- [What you have to do]
From the records below, copy out exactly the lines from the one containing "# Pull: a metal" to the one containing "obj.data.transform(obj.matrix_world)", both included. Add nothing else.

- [Material provided]
— start —
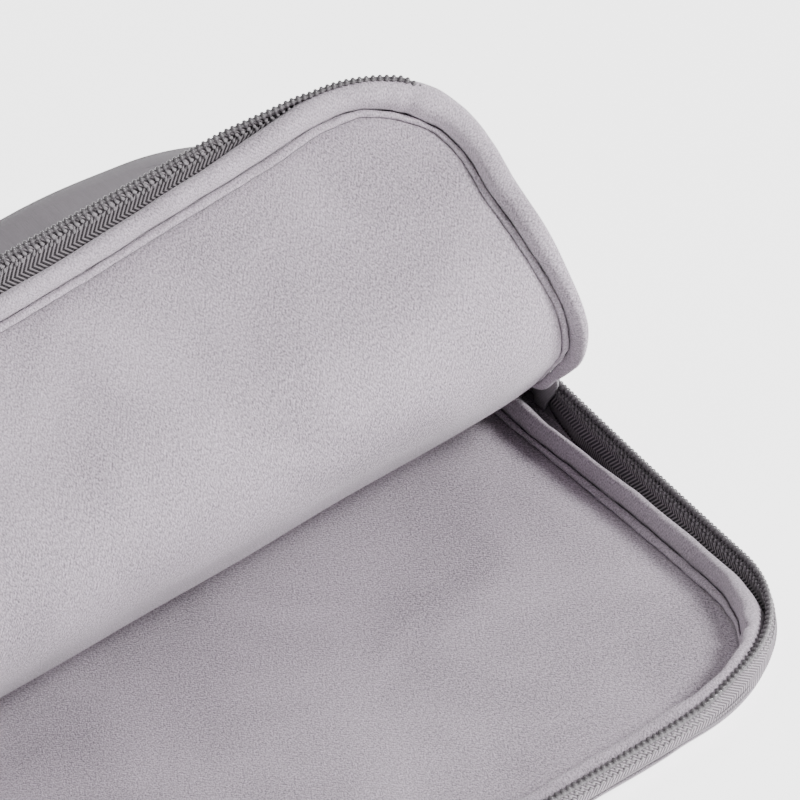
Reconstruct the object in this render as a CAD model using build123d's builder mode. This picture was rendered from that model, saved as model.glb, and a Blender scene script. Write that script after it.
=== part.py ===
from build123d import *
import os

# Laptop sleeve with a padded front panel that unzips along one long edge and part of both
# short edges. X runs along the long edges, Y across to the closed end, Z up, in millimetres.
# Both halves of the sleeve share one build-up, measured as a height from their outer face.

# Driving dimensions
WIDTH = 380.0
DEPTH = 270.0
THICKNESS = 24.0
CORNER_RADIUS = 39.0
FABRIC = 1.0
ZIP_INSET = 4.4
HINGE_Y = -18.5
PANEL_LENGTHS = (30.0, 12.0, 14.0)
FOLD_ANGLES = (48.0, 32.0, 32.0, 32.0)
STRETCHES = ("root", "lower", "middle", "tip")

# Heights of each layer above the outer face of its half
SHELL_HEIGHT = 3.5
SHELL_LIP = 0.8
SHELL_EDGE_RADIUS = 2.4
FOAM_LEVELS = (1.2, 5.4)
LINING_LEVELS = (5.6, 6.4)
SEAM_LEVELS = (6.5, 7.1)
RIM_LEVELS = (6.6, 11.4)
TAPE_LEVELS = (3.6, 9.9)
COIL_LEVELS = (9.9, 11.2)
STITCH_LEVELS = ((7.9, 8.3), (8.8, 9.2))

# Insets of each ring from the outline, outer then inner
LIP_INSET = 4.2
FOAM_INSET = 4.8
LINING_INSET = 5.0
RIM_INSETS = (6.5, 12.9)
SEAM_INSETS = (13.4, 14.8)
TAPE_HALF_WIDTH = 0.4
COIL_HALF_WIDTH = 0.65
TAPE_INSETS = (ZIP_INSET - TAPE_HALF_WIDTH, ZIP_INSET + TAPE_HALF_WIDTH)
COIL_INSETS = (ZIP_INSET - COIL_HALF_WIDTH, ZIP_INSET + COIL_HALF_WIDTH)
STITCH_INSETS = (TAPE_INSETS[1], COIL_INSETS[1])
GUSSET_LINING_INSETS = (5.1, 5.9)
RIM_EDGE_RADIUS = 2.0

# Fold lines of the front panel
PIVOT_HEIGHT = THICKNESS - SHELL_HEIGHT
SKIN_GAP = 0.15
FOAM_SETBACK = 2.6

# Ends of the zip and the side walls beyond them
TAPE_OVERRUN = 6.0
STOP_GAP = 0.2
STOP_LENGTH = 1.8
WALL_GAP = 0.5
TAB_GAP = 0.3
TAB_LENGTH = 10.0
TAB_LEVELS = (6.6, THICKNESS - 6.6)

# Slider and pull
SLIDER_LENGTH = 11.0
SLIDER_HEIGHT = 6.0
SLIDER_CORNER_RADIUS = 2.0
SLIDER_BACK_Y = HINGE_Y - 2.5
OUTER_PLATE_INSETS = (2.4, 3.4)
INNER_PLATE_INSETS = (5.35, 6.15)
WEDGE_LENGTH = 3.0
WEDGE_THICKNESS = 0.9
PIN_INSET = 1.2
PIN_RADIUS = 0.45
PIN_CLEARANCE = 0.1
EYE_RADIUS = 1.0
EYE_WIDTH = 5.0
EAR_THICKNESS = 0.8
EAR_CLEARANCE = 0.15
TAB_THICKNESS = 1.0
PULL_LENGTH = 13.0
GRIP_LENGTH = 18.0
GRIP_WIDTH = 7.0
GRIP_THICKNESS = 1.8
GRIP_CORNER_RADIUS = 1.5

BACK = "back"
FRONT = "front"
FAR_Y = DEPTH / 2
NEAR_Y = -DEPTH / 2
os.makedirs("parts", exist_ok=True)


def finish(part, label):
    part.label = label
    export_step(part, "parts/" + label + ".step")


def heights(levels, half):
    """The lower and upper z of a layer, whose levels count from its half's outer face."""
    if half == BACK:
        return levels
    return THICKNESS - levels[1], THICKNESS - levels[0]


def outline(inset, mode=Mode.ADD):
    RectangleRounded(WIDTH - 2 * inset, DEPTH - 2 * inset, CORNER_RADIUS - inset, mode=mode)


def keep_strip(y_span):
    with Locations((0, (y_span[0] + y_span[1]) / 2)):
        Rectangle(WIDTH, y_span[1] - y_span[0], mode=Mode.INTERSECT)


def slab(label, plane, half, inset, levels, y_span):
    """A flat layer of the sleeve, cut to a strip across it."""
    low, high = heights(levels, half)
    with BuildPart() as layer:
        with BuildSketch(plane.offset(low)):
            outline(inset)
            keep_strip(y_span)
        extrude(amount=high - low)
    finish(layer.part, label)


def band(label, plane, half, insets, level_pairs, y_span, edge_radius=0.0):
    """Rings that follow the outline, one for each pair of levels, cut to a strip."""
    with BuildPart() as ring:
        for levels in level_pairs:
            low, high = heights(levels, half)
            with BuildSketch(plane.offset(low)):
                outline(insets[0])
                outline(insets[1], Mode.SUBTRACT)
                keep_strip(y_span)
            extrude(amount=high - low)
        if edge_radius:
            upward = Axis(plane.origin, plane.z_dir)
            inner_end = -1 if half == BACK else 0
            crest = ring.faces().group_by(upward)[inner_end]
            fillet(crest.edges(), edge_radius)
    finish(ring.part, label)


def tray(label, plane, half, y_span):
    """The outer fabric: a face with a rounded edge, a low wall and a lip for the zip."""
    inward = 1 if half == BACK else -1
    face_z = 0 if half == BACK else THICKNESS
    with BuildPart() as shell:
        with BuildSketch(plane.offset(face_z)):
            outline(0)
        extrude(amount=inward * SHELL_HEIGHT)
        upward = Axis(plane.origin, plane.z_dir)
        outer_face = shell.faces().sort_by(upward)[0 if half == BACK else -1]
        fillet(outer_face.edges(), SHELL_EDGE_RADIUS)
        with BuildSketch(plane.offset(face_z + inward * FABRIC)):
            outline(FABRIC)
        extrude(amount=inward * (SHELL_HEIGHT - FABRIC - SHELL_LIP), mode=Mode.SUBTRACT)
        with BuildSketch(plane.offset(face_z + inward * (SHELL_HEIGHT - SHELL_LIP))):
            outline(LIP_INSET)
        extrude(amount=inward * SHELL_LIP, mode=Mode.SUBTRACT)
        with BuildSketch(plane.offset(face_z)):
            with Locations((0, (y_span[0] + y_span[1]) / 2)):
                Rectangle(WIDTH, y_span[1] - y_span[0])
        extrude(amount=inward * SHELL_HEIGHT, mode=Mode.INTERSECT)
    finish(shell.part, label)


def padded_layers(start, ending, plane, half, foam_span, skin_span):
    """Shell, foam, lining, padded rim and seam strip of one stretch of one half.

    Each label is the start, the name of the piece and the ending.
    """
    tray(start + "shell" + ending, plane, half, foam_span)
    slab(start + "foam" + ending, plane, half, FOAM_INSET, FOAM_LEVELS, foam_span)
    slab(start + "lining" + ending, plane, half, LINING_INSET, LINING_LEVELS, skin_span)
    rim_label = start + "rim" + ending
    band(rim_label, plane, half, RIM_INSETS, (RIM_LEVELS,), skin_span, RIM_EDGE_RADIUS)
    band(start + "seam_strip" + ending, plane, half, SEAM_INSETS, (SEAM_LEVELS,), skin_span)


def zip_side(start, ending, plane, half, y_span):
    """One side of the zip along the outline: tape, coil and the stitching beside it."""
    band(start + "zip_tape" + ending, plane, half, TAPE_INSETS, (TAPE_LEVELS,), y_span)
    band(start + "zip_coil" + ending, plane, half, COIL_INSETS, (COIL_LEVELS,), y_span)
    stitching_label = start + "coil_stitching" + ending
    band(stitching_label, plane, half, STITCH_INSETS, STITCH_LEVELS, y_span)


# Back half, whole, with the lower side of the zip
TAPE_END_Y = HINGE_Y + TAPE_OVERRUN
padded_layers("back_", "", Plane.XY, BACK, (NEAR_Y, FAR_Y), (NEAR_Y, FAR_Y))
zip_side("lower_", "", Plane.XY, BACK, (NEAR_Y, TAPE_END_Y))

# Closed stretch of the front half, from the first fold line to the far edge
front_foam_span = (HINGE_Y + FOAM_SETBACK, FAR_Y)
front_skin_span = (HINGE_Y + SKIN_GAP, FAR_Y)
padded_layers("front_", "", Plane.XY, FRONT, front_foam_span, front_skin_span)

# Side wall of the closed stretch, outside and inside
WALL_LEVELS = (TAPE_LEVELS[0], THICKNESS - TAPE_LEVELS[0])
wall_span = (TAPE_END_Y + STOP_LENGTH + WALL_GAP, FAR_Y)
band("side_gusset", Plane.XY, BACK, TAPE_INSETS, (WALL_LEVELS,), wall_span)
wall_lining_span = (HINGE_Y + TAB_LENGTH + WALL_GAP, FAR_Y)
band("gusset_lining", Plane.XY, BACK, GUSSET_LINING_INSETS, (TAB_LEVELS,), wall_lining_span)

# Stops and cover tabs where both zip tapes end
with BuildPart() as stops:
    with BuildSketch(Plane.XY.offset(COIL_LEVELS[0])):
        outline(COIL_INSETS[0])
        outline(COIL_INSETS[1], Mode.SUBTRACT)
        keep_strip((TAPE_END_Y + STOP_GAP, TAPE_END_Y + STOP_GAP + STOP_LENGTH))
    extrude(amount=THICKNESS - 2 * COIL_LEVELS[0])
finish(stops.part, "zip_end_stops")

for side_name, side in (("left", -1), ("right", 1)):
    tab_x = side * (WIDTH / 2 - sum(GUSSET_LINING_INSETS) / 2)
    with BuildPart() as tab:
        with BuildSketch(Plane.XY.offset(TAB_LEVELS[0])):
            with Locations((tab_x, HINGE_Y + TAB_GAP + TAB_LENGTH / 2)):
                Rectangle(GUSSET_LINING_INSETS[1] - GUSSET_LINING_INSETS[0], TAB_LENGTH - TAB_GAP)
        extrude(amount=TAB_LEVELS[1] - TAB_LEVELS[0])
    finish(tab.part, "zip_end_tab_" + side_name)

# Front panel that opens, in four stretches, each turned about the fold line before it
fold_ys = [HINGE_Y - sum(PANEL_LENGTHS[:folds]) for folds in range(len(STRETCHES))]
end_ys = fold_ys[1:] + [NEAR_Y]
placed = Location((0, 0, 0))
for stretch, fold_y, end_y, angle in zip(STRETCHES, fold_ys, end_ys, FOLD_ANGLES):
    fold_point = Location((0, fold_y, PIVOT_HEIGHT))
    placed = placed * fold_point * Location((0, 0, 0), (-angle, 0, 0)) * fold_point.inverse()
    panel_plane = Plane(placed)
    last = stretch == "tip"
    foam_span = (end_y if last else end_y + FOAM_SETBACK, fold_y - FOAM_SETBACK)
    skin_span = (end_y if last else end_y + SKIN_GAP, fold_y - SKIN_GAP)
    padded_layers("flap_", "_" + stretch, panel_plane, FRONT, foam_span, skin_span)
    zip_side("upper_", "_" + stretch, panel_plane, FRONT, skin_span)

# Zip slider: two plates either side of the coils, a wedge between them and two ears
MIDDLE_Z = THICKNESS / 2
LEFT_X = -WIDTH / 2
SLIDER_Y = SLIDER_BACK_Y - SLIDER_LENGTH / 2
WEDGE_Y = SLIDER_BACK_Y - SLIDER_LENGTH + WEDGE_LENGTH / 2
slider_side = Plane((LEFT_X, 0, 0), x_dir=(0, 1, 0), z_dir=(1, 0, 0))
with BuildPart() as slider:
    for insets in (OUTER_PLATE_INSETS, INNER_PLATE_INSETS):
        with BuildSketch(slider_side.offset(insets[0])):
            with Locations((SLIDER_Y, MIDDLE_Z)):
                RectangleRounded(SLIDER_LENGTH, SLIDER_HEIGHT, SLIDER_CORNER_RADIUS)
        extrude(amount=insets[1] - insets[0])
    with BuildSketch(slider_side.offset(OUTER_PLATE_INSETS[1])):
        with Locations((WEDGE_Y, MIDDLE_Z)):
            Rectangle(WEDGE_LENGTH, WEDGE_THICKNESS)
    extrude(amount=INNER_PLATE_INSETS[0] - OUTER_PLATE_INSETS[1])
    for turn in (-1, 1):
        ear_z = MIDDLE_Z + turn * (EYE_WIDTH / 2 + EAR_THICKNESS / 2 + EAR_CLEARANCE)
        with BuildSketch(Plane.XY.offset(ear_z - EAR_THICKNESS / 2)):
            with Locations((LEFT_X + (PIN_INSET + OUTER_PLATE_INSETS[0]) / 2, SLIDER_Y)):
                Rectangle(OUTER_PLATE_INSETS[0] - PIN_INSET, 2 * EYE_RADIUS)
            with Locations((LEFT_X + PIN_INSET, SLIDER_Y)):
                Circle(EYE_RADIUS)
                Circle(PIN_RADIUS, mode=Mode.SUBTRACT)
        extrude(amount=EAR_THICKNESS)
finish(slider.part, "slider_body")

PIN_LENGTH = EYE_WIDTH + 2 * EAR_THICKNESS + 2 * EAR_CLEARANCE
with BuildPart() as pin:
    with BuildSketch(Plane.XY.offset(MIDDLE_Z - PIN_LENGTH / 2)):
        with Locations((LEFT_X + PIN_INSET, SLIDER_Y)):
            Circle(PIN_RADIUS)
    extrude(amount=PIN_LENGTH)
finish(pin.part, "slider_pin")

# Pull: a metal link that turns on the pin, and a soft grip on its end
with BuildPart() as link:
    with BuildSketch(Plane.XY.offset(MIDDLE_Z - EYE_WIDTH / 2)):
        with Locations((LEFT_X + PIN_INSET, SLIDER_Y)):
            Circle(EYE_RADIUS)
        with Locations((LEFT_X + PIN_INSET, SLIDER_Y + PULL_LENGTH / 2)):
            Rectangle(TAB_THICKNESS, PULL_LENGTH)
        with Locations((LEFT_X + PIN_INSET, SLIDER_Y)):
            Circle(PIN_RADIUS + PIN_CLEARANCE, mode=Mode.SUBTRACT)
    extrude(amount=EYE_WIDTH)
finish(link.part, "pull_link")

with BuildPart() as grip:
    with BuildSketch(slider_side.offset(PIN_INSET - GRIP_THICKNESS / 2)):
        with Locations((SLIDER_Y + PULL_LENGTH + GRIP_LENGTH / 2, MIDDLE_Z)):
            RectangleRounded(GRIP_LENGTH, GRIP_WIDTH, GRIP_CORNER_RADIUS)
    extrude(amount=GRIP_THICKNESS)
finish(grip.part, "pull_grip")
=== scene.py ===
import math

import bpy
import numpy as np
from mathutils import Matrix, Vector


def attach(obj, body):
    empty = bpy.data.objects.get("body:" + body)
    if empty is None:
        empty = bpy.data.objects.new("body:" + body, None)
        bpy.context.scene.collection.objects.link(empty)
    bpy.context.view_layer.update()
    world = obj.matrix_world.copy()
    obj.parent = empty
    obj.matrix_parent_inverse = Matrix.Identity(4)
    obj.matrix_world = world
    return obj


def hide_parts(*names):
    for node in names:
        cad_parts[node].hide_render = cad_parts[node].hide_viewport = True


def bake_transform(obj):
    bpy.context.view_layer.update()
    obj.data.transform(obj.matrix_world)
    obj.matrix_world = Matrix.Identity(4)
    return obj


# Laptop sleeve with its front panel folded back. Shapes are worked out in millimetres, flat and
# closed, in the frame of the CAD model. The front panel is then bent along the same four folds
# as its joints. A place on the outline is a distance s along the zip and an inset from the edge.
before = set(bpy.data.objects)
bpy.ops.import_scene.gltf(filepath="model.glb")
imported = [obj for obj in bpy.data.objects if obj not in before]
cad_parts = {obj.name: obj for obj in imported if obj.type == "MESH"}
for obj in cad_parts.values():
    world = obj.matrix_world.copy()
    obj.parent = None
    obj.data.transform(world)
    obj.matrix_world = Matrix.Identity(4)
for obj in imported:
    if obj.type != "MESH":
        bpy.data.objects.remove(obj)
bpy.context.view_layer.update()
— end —
— start —
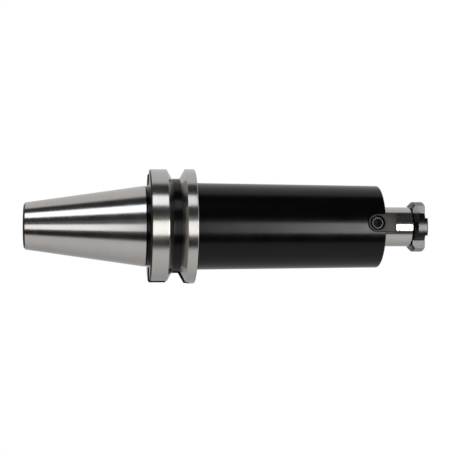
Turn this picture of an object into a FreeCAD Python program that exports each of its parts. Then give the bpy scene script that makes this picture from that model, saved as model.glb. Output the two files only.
— end —
— start —
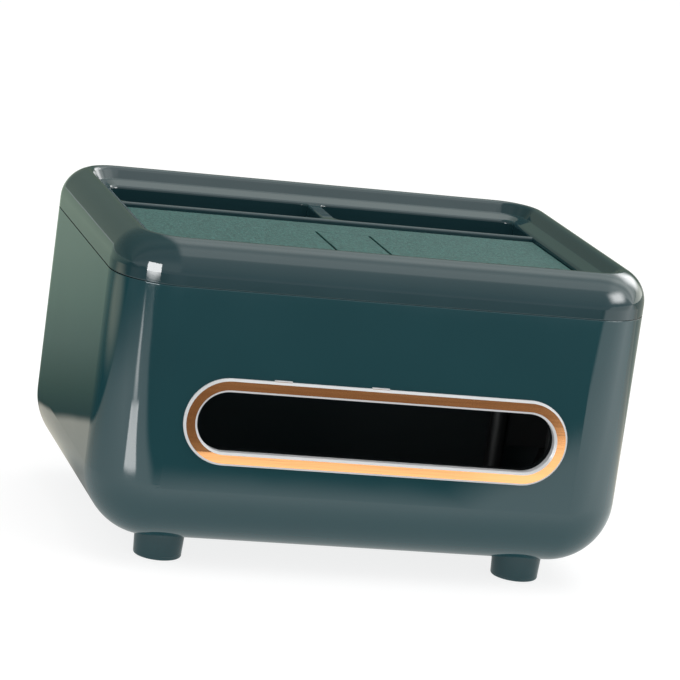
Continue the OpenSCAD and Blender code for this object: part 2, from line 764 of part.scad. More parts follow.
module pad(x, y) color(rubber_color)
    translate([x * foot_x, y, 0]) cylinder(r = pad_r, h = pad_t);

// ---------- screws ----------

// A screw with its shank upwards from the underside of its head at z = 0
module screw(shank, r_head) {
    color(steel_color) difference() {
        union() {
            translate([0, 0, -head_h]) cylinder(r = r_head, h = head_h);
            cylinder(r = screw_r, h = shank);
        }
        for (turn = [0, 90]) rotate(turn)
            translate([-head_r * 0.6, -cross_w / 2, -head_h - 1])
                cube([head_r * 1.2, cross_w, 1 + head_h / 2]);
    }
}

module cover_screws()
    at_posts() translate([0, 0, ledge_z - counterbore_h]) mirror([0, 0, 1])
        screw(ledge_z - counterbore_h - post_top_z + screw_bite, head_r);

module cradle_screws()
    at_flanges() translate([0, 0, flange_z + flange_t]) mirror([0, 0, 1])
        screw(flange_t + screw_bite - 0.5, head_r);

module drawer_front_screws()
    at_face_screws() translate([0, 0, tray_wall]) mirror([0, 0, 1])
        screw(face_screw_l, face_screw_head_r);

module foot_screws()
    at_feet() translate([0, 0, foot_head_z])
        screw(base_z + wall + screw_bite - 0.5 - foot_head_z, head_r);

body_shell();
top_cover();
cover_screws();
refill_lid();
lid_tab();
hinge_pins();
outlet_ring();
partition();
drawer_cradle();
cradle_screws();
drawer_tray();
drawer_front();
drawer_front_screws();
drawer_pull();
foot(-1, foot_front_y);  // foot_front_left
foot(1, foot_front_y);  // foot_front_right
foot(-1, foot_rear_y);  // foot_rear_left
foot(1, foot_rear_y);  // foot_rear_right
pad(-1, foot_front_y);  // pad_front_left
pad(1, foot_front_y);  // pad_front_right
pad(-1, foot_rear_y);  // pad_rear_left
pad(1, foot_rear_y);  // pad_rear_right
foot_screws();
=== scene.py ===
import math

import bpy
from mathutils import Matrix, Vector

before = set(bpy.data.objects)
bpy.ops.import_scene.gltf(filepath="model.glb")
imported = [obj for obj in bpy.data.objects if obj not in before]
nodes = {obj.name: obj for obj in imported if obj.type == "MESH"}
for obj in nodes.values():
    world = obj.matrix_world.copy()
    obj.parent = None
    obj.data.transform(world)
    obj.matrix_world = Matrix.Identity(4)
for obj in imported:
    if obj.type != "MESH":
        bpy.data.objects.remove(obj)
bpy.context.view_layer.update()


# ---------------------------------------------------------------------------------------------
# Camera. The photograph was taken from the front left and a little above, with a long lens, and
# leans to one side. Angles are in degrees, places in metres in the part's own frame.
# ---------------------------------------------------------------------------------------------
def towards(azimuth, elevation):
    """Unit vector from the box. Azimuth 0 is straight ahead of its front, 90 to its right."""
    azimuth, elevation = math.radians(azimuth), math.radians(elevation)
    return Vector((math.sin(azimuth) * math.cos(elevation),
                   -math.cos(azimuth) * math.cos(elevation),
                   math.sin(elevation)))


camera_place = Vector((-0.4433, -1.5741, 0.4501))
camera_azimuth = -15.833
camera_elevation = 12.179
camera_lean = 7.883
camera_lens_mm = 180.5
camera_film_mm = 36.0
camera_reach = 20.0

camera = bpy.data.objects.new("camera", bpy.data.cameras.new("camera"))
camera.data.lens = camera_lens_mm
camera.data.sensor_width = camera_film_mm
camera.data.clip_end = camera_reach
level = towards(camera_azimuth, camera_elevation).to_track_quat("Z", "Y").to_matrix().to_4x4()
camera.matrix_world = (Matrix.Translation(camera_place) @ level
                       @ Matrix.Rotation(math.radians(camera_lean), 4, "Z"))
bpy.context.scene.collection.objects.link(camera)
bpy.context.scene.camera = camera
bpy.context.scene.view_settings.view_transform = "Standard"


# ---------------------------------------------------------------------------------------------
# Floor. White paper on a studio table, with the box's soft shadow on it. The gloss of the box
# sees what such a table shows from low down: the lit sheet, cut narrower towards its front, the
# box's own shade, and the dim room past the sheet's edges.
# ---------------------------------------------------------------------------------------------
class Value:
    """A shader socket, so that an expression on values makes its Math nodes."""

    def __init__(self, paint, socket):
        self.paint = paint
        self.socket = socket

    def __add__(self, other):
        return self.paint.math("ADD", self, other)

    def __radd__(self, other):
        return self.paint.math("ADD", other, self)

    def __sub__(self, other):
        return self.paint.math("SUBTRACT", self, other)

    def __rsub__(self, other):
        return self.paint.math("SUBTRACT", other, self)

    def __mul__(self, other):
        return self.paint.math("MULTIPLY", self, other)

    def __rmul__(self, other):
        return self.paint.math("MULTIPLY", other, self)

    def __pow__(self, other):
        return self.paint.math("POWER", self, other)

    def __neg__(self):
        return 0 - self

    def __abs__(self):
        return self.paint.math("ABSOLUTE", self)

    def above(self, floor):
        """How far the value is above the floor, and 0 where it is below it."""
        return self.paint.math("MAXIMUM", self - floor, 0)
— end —
- [The response]
# Pull: a metal link that turns on the pin, and a soft grip on its end
with BuildPart() as link:
    with BuildSketch(Plane.XY.offset(MIDDLE_Z - EYE_WIDTH / 2)):
        with Locations((LEFT_X + PIN_INSET, SLIDER_Y)):
            Circle(EYE_RADIUS)
        with Locations((LEFT_X + PIN_INSET, SLIDER_Y + PULL_LENGTH / 2)):
            Rectangle(TAB_THICKNESS, PULL_LENGTH)
        with Locations((LEFT_X + PIN_INSET, SLIDER_Y)):
            Circle(PIN_RADIUS + PIN_CLEARANCE, mode=Mode.SUBTRACT)
    extrude(amount=EYE_WIDTH)
finish(link.part, "pull_link")

with BuildPart() as grip:
    with BuildSketch(slider_side.offset(PIN_INSET - GRIP_THICKNESS / 2)):
        with Locations((SLIDER_Y + PULL_LENGTH + GRIP_LENGTH / 2, MIDDLE_Z)):
            RectangleRounded(GRIP_LENGTH, GRIP_WIDTH, GRIP_CORNER_RADIUS)
    extrude(amount=GRIP_THICKNESS)
finish(grip.part, "pull_grip")
=== scene.py ===
import math

import bpy
import numpy as np
from mathutils import Matrix, Vector


def attach(obj, body):
    empty = bpy.data.objects.get("body:" + body)
    if empty is None:
        empty = bpy.data.objects.new("body:" + body, None)
        bpy.context.scene.collection.objects.link(empty)
    bpy.context.view_layer.update()
    world = obj.matrix_world.copy()
    obj.parent = empty
    obj.matrix_parent_inverse = Matrix.Identity(4)
    obj.matrix_world = world
    return obj


def hide_parts(*names):
    for node in names:
        cad_parts[node].hide_render = cad_parts[node].hide_viewport = True


def bake_transform(obj):
    bpy.context.view_layer.update()
    obj.data.transform(obj.matrix_world)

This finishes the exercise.